Follow-up: You are building a navigation system for a city with 10 million intersections. Which algorithm do you use, and what optimizations beyond the basic algorithm are needed?
  • Dijkstra is the starting point. But at 10M nodes, even Dijkstra is too slow per query for real-time routing. Production systems use contraction hierarchies (preprocess shortcut edges) or A search* (heuristic guided — use Euclidean distance as the heuristic for road networks). Google Maps uses a variant of contraction hierarchies that precomputes a hierarchy of important roads, reducing query time from seconds to milliseconds.
Strong Answer:
  • The invariant Dijkstra relies on: Once a node is popped from the min-heap, its distance is final. No shorter path to it can be discovered later. This is true when all edges are non-negative because any path through an unvisited node must cost at least as much as the direct path.
  • Concrete 3-node counterexample: Nodes A, B, C. Edges: A->B (weight 1), A->C (weight 5), B->C (weight -10).
    • Initialize: dist = [A:0, B:inf, C:inf]. Heap: [(0, A)].
    • Pop A (dist 0). Relax A->B: dist[B] = 1. Relax A->C: dist[C] = 5. Heap: [(1, B), (5, C)].
    • Pop B (dist 1). Dijkstra finalizes B at distance 1. Relax B->C: dist[C] = min(5, 1 + (-10)) = -9. Heap: [(5, C), (-9, C)].
    • Pop C (dist -9). Dijkstra finalizes C at -9. But wait — Dijkstra already finalized B at distance 1. Is that correct? Yes in this case.
    • Actually, the real failure is subtler. Consider: A->B (weight 6), A->C (weight 2), C->B (weight -5).
    • Initialize: dist = [A:0, B:inf, C:inf]. Heap: [(0, A)].

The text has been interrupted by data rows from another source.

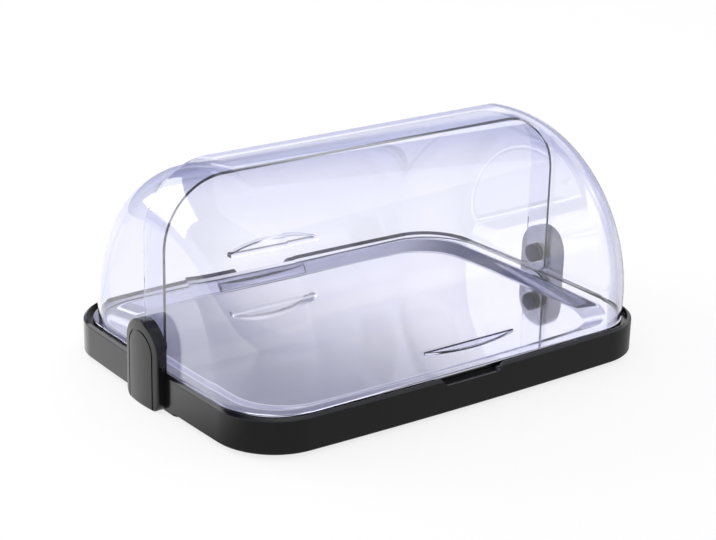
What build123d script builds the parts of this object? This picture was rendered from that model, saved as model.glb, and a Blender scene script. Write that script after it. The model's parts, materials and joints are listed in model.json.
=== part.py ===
"""Countertop roll-top food display: a black moulded base with a stainless steel tray, two nested
clear covers that roll over each other about one axis, and the brackets and pins that carry them.

Units are millimetres. X runs along the long side, -Y is the front, +Z is up. The origin lies on the
table, in the middle of the base.
"""
import math
import os

from build123d import *

# Base, measured at the middle of each side
base_length = 440.0
base_width = 322.0
long_side_bow = 5.0
short_side_bow = 3.7
base_corner_radius = 56.0
foot_height = 3.5
base_top_height = 32.7
base_floor_thickness = 2.5
base_wall = 3.0
rim_channel_width = 6.0
rim_roof_thickness = 5.2
lip_width = 3.4
lip_ridge_width = 0.8
lip_ridge_rise = 2.0
lip_ridge_round = 0.35
drip_groove_width = 6.2
drip_groove_depth = 2.4
base_top_round = 1.5
base_bottom_bevel = 1.2

# Finger notches in the lip, front and rear
notch_top_length = 64.0
notch_bottom_length = 56.0
notch_depth = 4.5
notch_backing = 38.0

# Rubber feet
foot_radius = 16.0
foot_recess = 1.5
foot_edge_bevel = 1.2
foot_end_inset = 28.0
foot_side_inset = 43.0

# Tray
tray_sheet = 0.8
tray_edge_clearance = 0.3
tray_hem_height = 1.6
basin_top_inset = 19.8
basin_top_radius = 44.0
basin_floor_inset = 33.5
basin_floor_radius = 50.0
basin_depth = 7.0
basin_top_round = 6.0
basin_floor_round = 8.0

# Thermal packs under the tray
pack_length = 226.0
pack_width = 166.0
pack_corner_radius = 14.0
pack_edge_round = 4.0
pack_gap = 12.0
pack_headroom = 0.7
pack_notch_length = 40.0
pack_notch_depth = 20.0
pack_neck_radius = 6.0
pack_neck_length = 7.0
pack_cap_radius = 7.6
pack_cap_length = 9.0
pack_cap_ribs = 12
pack_cap_rib_size = 1.2
pack_groove_width = 10.0
pack_groove_depth = 2.0
pack_groove_pitch = 46.0
pack_groove_margin = 26.0
pack_clearance = 0.8
locator_thickness = 2.0
locator_height = 7.0
locator_length = 36.0
locator_corner_inset = 40.0

# Covers
pivot_height = 51.5
cover_wall = 2.5
cover_floor_gap = 0.4
cover_side_inset = 8.0
cover_end_inset = 5.1
cover_end_radius = 62.0
cover_end_radius_step = 3.5
roll_gap = 5.5
panel_gap = 0.8
cover_overlap = 14.0

# Lip on the front cover
lip_rise = 7.0
lip_length = 96.0
lip_reach = 7.8
lip_end_reach = 1.5
lip_thickness = 3.0
lip_slope = 12.0
lip_root = 5.0
lip_tip_round = 0.8

# Finger scoop pressed into the rear cover
scoop_sill_rise = 6.0
scoop_length = 96.0
scoop_crest_rise = 8.0
scoop_depth = 7.0

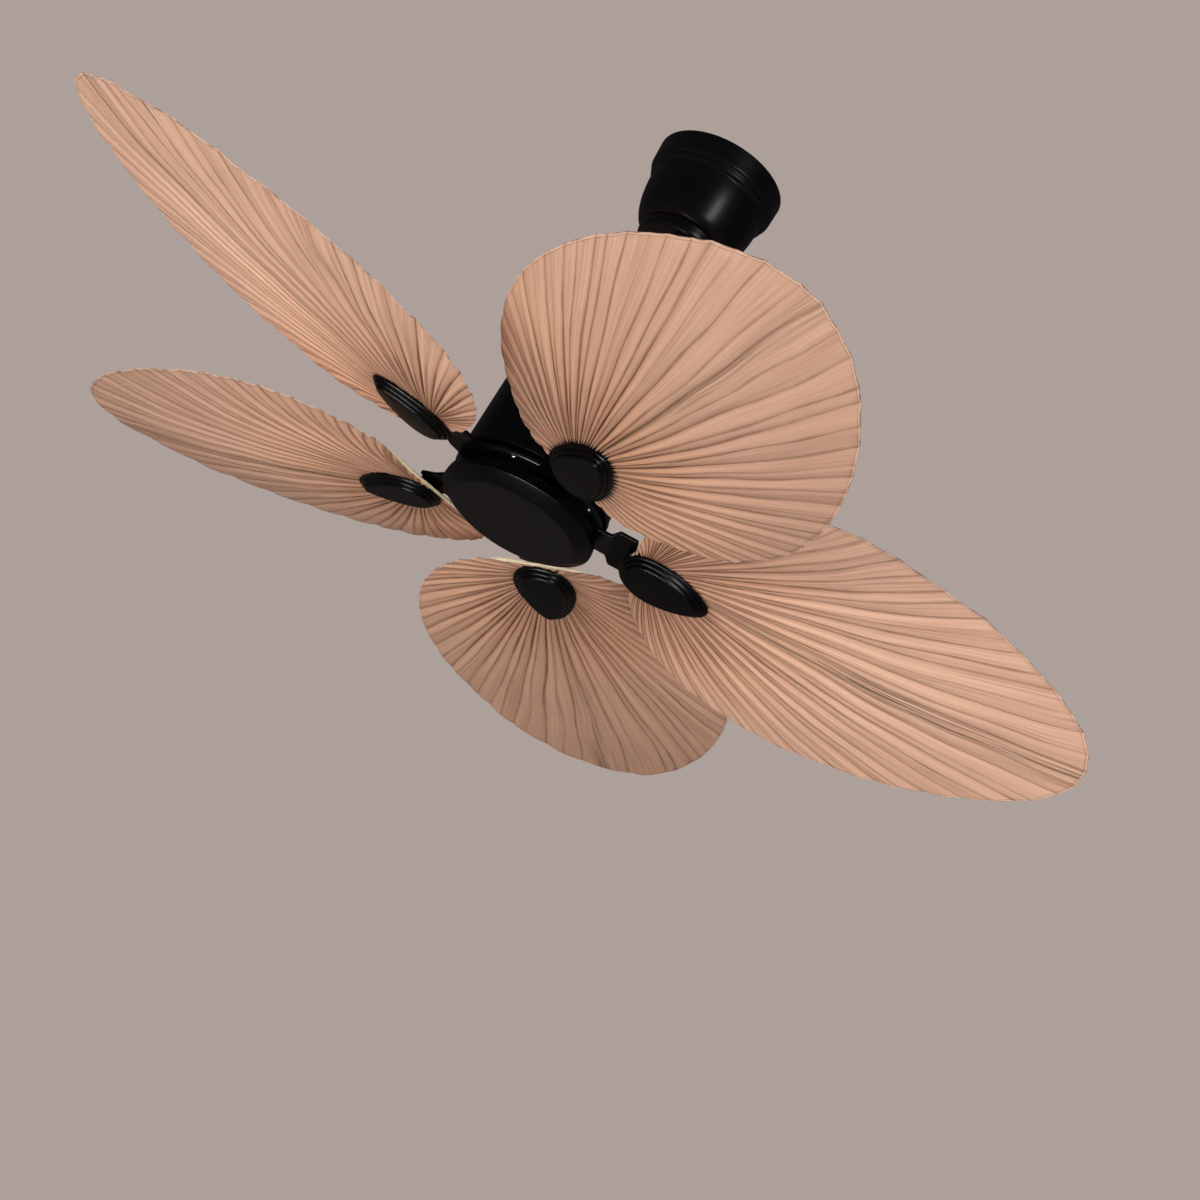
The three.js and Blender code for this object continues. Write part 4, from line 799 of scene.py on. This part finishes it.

    • Pop A. Relax A->B: dist[B] = 6. Relax A->C: dist[C] = 2. Heap: [(2, C), (6, B)].
    • Pop C (dist 2). Finalize C at 2. Relax C->B: dist[B] = min(6, 2 + (-5)) = -3. Heap: [(-3, B), (6, B)].
    • Pop B (dist -3). Finalize B at -3. Correct answer is -3 via A->C->B.
    • But with lazy deletion, Dijkstra gets this right! The failure is more subtle — it occurs when a finalized node could be reached cheaper through a not-yet-finalized node with a negative edge. For a clear failure: A->B (1), B->C (1), A->C (10), C->A (-20). Dijkstra finalizes A at 0, B at 1, C at 2. But the path A->C->A has cost 10 + (-20) = -10, meaning A’s true shortest “distance” from itself is -10 (a negative cycle). Dijkstra cannot detect this.
  • The fundamental issue: Negative edges violate the greedy invariant. Dijkstra assumes “settled” means “optimal,” but a negative edge from an unsettled node can retroactively improve a settled node’s distance.
Follow-up: If the graph has negative edges but no negative cycles, can you adapt Dijkstra? How?
  • Yes, via Johnson’s algorithm. Run Bellman-Ford from a virtual source node connected to all vertices with weight-0 edges. This computes a potential function h(v). Reweight each edge: w’(u,v) = w(u,v) + h(u) - h(v). All reweighted edges are non-negative. Then run Dijkstra from each source on the reweighted graph. Total: O(VE + V(V+E) log V).
Strong Answer:
  • Kruskal’s: Sort all edges by weight. Process edges from lightest to heaviest. If an edge connects two different components (checked via Union-Find), add it to the MST. Stop at V-1 edges. Time: O(E log E) dominated by sorting. Union-Find operations are O(E * alpha(V)), effectively O(E).
  • Prim’s: Start from any node. Maintain a min-heap of edges crossing the cut between MST nodes and non-MST nodes. Pop the lightest crossing edge, add the new node to the MST, and push its edges. Time: O(E log V) with binary heap, O(E + V log V) with Fibonacci heap.
  • When Kruskal wins: Sparse graphs (E close to V). Sorting fewer edges is cheap. Also, Kruskal naturally works with edge lists and does not need an adjacency list.
  • When Prim wins: Dense graphs (E close to V^2). Prim with an adjacency matrix is O(V^2), which beats Kruskal’s O(E log E) = O(V^2 log V) on dense graphs. With Fibonacci heap, Prim achieves O(E + V log V), which is optimal.
  • Correctness proof: Both rely on the cut property — for any cut of the graph, the minimum weight edge crossing the cut must be in every MST (assuming unique weights). Kruskal implicitly applies this by always choosing the globally cheapest edge that does not create a cycle. Prim applies it by always choosing the cheapest edge crossing the MST/non-MST boundary.
  • MST uniqueness: If all edge weights are distinct, the MST is unique. If some weights are equal, multiple MSTs may exist, but all have the same total weight.
Follow-up: After building an MST, one edge weight in the original graph decreases. How do you efficiently update the MST without recomputing from scratch?
  • Add the updated (cheaper) edge to the MST. This creates exactly one cycle. Find and remove the heaviest edge in that cycle. If the removed edge is the updated edge itself (it was already the heaviest in the cycle), the MST is unchanged. Otherwise, you have a new, lighter MST. Finding the heaviest edge in the cycle can be done in O(V) with a path query, or O(log V) with link-cut trees.